Short summary, how about a new `Packaging:` field in machine-readable
`debian/copyright` files?

[My answer below was proof-read by MS Copilot]

Le Fri, Jan 30, 2026 at 02:04:44PM +0100, Jonas Smedegaard a écrit :

When I package a project for inclusion into Debian, I commonly license
my packaging work using a copyleft license¹.

What triggers me in asking this is that, as part of a recent NEW queue
processing, this pattern of mine was noticed and questioned.
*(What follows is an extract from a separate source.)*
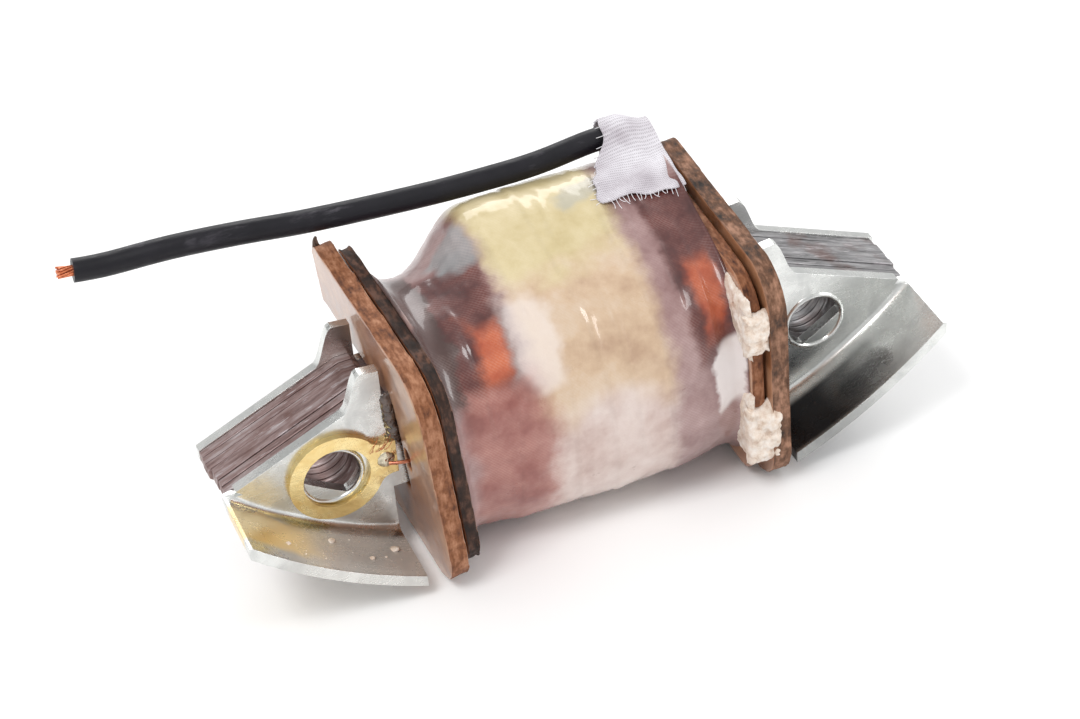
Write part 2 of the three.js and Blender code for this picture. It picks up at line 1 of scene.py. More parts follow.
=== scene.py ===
"""Looks of the stator ignition coil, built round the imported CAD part.

The frame is the part's own: X along the coil, -Y towards the earth tag, Z up.
"""

import math

import bmesh
import bpy
import numpy as np
from mathutils import Matrix, Vector, noise
from mathutils.bvhtree import BVHTree


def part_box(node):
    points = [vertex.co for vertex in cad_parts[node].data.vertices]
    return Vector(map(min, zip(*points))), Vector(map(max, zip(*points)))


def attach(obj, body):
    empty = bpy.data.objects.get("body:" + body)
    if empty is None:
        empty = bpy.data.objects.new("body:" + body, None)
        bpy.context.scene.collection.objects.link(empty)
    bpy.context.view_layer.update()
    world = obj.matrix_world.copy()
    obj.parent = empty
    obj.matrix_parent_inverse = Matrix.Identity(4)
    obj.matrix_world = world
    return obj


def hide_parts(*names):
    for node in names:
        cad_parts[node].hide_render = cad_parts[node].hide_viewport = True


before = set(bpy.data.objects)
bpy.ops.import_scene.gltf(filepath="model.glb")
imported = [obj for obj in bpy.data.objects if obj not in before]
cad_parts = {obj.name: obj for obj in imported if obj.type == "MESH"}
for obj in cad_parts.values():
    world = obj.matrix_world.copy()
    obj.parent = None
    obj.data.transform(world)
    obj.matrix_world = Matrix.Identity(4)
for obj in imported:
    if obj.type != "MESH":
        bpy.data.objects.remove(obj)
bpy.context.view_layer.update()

MM = 0.001  # the sizes below are in millimetres, and become metres where a mesh is made


# ---- Camera --------------------------------------------------------------------------------------

def add_camera():
    """A 100 mm lens above the left front of the coil, rolled a little."""
    target = Vector((-2.6, -1.6, 15.6)) * MM
    azimuth = math.radians(18.93)
    elevation = math.radians(38.64)
    roll = math.radians(-5.56)
    distance = 297 * MM
    ahead = Vector((
        math.sin(azimuth) * math.cos(elevation),
        math.cos(azimuth) * math.cos(elevation),
        -math.sin(elevation),
    ))
    right = ahead.cross(Vector((0, 0, 1))).normalized()
    right = Matrix.Rotation(-roll, 3, ahead) @ right
    up = right.cross(ahead)
    data = bpy.data.cameras.new("camera")
    data.lens = 100
    data.sensor_width = 36
    data.clip_start = 0.01
    data.clip_end = 10
    camera = bpy.data.objects.new("camera", data)
    turn = Matrix((right, up, -ahead)).transposed()
    camera.matrix_world = Matrix.Translation(target - ahead * distance) @ turn.to_4x4()
    bpy.context.collection.objects.link(camera)
    bpy.context.scene.camera = camera


add_camera()


# ---- Node trees ----------------------------------------------------------------------------------

class Look:
    """A Principled material and short calls that add its nodes."""

    def __init__(self, name, **values):
        self.material = bpy.data.materials.new(name)
        self.material.use_nodes = True
        self.tree = self.material.node_tree
        self.shader = self.tree.nodes["Principled BSDF"]
        for key, value in values.items():
            self.set(key, value)
        self.coords = None

    def set(self, socket, value):
        name = socket.replace("_", " ")
        target = self.shader.inputs[name]
        if isinstance(value, bpy.types.NodeSocket):
            self.tree.links.new(value, target)
        else:
            target.default_value = (*value, 1) if isinstance(value, tuple) and len(value) == 3 else value

    def node(self, kind, inputs=None, **settings):
        made = self.tree.nodes.new(kind)
        for key, value in settings.items():
            setattr(made, key, value)
        for key, value in (inputs or {}).items():
            target = made.inputs[key]
            if isinstance(value, bpy.types.NodeSocket):
                self.tree.links.new(value, target)
            else:
                target.default_value = (*value, 1) if isinstance(value, tuple) and len(value) == 3 else value
        return made

    def place(self):
        """Coordinates in the part's own frame, in metres."""
        if self.coords is None:
            self.coords = self.node("ShaderNodeTexCoord").outputs["Object"]
        return self.coords

    def uv(self, layer):
        return self.node("ShaderNodeUVMap", uv_map=layer).outputs["UV"]

    def stretched(self, scale, source=None, rotation=(0, 0, 0)):
        made = self.node(
            "ShaderNodeMapping",
            {"Vector": source or self.place(), "Rotation": Vector(rotation)},
        )
        made.inputs["Scale"].default_value = scale
        return made.outputs["Vector"]

    def noise(self, scale, detail=4, rough=0.55, source=None, stretch=None, distortion=0.0):
        vector = source or self.place()
        if stretch:
            vector = self.stretched(stretch, vector)
        made = self.node("ShaderNodeTexNoise", {
            "Vector": vector, "Scale": scale, "Detail": detail, "Roughness": rough, "Distortion": distortion,
        })
        return made.outputs["Fac"]

    def cells(self, scale, feature="F1", source=None, randomness=1.0):
        made = self.node(
            "ShaderNodeTexVoronoi",
            {"Vector": source or self.place(), "Scale": scale, "Randomness": randomness},
            feature=feature,
        )
        return made.outputs["Distance"]

    def ramp(self, factor, stops, blend="LINEAR"):
        """stops is [(place, colour or grey), ...]."""
        made = self.node("ShaderNodeValToRGB", {"Fac": factor})
        made.color_ramp.interpolation = blend
        elements = made.color_ramp.elements
        while len(elements) < len(stops):
            elements.new(0.5)
        for element, (at, colour) in zip(elements, stops):
            element.position = at
            shade = (colour,) * 3 if isinstance(colour, (int, float)) else colour
            element.color = (*shade, 1)
        return made.outputs["Color"]

    def mix(self, factor, a, b, mode="MIX"):
        made = self.node("ShaderNodeMix", data_type="RGBA", blend_type=mode, clamp_factor=True)
        for index, value in ((0, factor), (6, a), (7, b)):
            target = made.inputs[index]
            if isinstance(value, bpy.types.NodeSocket):
                self.tree.links.new(value, target)
            else:
                target.default_value = (*value, 1) if isinstance(value, tuple) else value
        return made.outputs[2]

    def math(self, operation, a, b=0.0, clamp=False):
        made = self.node("ShaderNodeMath", {0: a, 1: b}, operation=operation, use_clamp=clamp)
        return made.outputs[0]

    def split(self, vector=None):
        made = self.node("ShaderNodeSeparateXYZ", {"Vector": vector or self.place()})
        return made.outputs

    def within(self, value, low, high, soft):
        """1 between low and high, falling to 0 over soft outside."""
        rise = self.node("ShaderNodeMapRange", {
            "Value": value, "From Min": low - soft, "From Max": low, "To Min": 0.0, "To Max": 1.0,
        }, interpolation_type="SMOOTHSTEP").outputs[0]
        fall = self.node("ShaderNodeMapRange", {
            "Value": value, "From Min": high, "From Max": high + soft, "To Min": 1.0, "To Max": 0.0,
        }, interpolation_type="SMOOTHSTEP").outputs[0]
        return self.math("MULTIPLY", rise, fall)

    def bands(self, layer, degrees, pitch, distortion):
        """Threads across a UV layer that is in millimetres."""
        turned = self.node("ShaderNodeMapping", {
            "Vector": self.uv(layer), "Rotation": Vector((0, 0, math.radians(degrees))),
        }).outputs[0]
        wave = self.node("ShaderNodeTexWave", {
            "Vector": turned, "Scale": math.pi / 10 / pitch, "Distortion": distortion,
            "Detail": 2.0, "Detail Scale": 1.5,
        }, wave_type="BANDS", bands_direction="X")
        return wave.outputs["Fac"]

    def bump(self, height, depth, strength=1.0, base=None):
        """Bump of a height from 0 to 1, depth in metres."""
        inputs = {"Height": height, "Distance": depth, "Strength": strength}
        if base is not None:
            inputs["Normal"] = base
        return self.node("ShaderNodeBump", inputs).outputs["Normal"]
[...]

My experience is almost the opposite: when I generate a new package
using automated scripts, I don’t want to claim copyright on the
packaging. Unfortunately, this has been considered mandatory—the
previous team rejected packages without explicit license statements for
files under debian/.

To comply, many maintainers simply reuse the upstream license for
debian/*, which becomes messy when upstream later relicenses (common in
some ecosystems). And as Matthias noted, using a different license for
packaging plus the machine‑readable format adds overhead whenever we
introduce new upstream patches.

It would help to have a default mechanism for maintainers who prefer to
waive as much copyright as possible without spending time hand‑editing
debian/copyright.

Perhaps we could define a standard Comment or a new Packaging field in
the machine‑readable format pointing to a Debian‑hosted explanation:
that most packaging work is not copyrightable, that some files may carry
upstream copyright, and that maintainers otherwise place their
contributions in the public domain (or equivalent).